Bison is much lower in fat than beef, high in iron, slightly lower in cholesterol. Recently I heard Ted Turner speak at the Sustainable Foods Institute, part of the Monterey Bay Aquarium's annual event, Cooking for Solutions. It turns out, he is crazy about bison. He owns the largest herd in the world and has opened a chain of bison restaurants. He loves the romance of the prarie. But the environmental arguments for bison are even stronger. Bison are grazing animals and part of the ecosystem that helps keep grasslands healthy. Because it is so lean, cooking it fairly gently is important so it stays tender and flavorful.

I like a certain Italian way of eating steak called "tagliata" which just means sliced. Instead of a big hunk of meat you get slices of perfectly cooked medium rare steak over a spicy arugula salad drizzled with extra virgin olive oil, some shavings of Parmesan or Pecorino and a wedge of lemon. Using smoked olive oil is a great way to get the taste of the grill without, you know, a grill. It's expensive but a tiny bit goes a long way, and it doesn't lose pungency if you store it properly (in a cool dark place).

This is a super lazy summertime meal, it requires very little cooking, and it's a one dish meal to boot.
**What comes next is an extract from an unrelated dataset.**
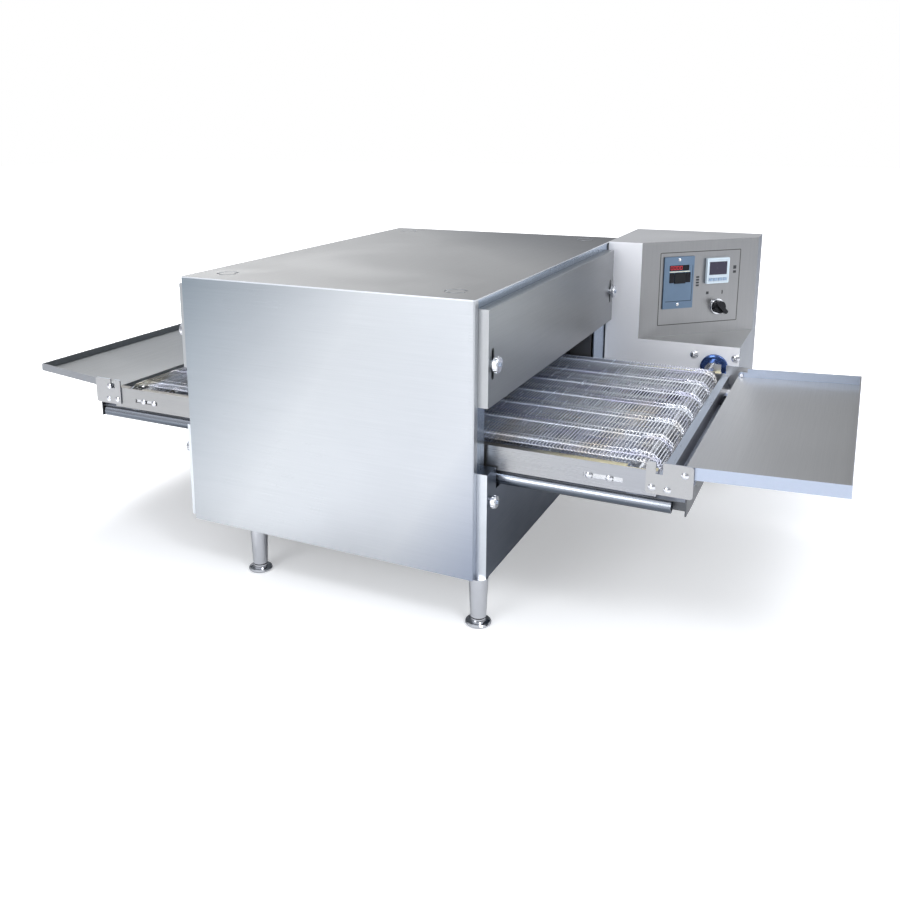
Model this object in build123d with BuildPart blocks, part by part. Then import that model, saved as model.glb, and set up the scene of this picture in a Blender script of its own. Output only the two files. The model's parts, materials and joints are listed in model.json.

My biggest complaint about bison is the difficulty in finding it at the store. Ground bison is getting more common but steaks are much harder to locate. I got samples of bison steaks from High Plains Bison, you can purchase from them online or find more producers at Bison Central.

Bison TagliataServes 4

Ingredients

2 ribeye or strip bison steaks
Arugula
Chunk of Parmesan or Pecorino
1 lemon
Extra virgin olive oil
Salt and freshly ground pepper

Instructions

Preheat oven to 350 degrees. Heat a heavy cast iron skillet over high heat. Pat the steak dry and season generously with salt and pepper. Sear the steak in the skillet, cooking for 2-3 minutes on each side, until brown. Transfer the skillet to the oven and roast for 5 minutes. Remove from the oven and transfer steak to a cutting board and cover with foil and let stand for 10 minutes.

Arrange arugula on 4 plates, shave cheese using a vegetable peeler and place strips of cheese on the salad. Slice the steak against the grain and lay strips on the salad. Drizzle with a tiny bit of olive oil. Serve with a lemon wedge.

Enjoy!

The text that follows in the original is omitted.